Oiça-se então o que contam Nick Klein e Jamie Vitzthum, outra dupla de ilustradores científicos americanos que se debruçou particularmente sobre os picos da coroa do coronavírus. “As nossas escolhas editoriais, em cores e em estilo, procuraram sublinhar a complexidade estrutural e a configuração agressiva das proteínas do vírus. Mas queríamos também que revelasse como a sua natureza é frágil fora do corpo”, relata Klein. Como se assim se pudesse sublinhar que, apesar do medo, morte e tragédia que este SARS CoV-2 causou, não sobrevive por si só – e que a humanidade pode superar isso.
Imagem de marca
Claro que nem todos os ilustradores têm esta mesma perspetiva – como assumiu Melanie Connolly, que faz animação biomédica numa empresa do Texas, também nos EUA. Espreitando o seu site oficial, parece arte no seu estado mais puro. “Para mim trata-se de um organismo vivo, independente de precisar de um hospedeiro”, o que a faz reproduzir o vírus sempre em tons roxos e azuis pastel. Cores que, no seu entender, ajudam a transmitir essa ideia.

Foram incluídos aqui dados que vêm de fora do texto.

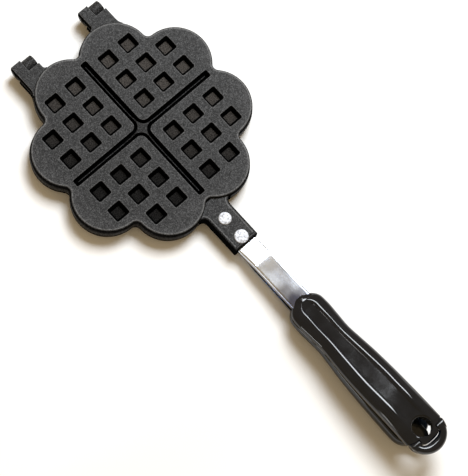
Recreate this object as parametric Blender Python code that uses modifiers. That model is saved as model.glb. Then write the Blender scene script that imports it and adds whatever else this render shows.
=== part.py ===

Na verdade, tudo isto acabou por se tornar uma espécie de corrida para alcançar o que poderá ser a imagem de marca do coronavírus. Que o diga Jane Whitney, ilustradora científica canadiana – que devolveu ao mundo um retrato bidimensional e altamente estilizado. “Não é que tenha ignorado a visualização molecular, mas é mais uma representação abstrata”, sublinhou a artista.
Uma perspetiva partilhada também, por exemplo, por Jonathan Corum, que ilustrou o vírus para o New York Times. A sua preocupação era igualmente produzir uma versão que fosse de fácil compreensão para uma ampla audiência. Mas que não deixasse de ser rigorosa em termos de estrutura molecular: “Como é um vírus cuja nome deriva da sua auréola em forma de coroa fazer ajustes nos espinhos é uma forma de lhe dar personalidade.”
Função tranquilizadora
O movimento acabou por se tornar transversal a todo o universo de ilustradores científicos. Veronica Falconieri Hays, por exemplo, criou mesmo um gráfico detalhado do vírus de fundir e infetar células saudáveis. Mas ao contrário do trabalho de outros, optou por apresentar uma imagem tridimensional, que possa também ser uma referência para outros, sejam colegas ilustradores, médicos ou cientistas.
A sua inspiração? Além do modelo oficial usado pelo Centro de Controlo de Doenças, o conhecido CDC, Falconieri Hays recorreu ainda a uma ilustração de um professor de biologia computacional chamado David Goodsell. Conhecido por já ter produzido imagens impressionantes de vírus como o Ébola, o Zika e o VIH, Goodsell visita regularmente um site de visualização de proteínas chamado Protein Data Bank, além do conhecido PubMed, para pesquisar os vírus antes de os desenhar. Daí surgiu um método que parte do todo para o particular, rematando depois a pintura com aguarelas.

“É uma abordagem muito semelhante à do cartoon, sem esquecer a sua função tranquilizadora”, considerou, num artigo do Journal of Biocommunication. Como quem diz: deve ser o mais preciso possível, sem deixar de ajudar as pessoas a entender os processos biológicos em questão. É que, insiste, “as coisas parecem menos assustadoras quando são coloridas”.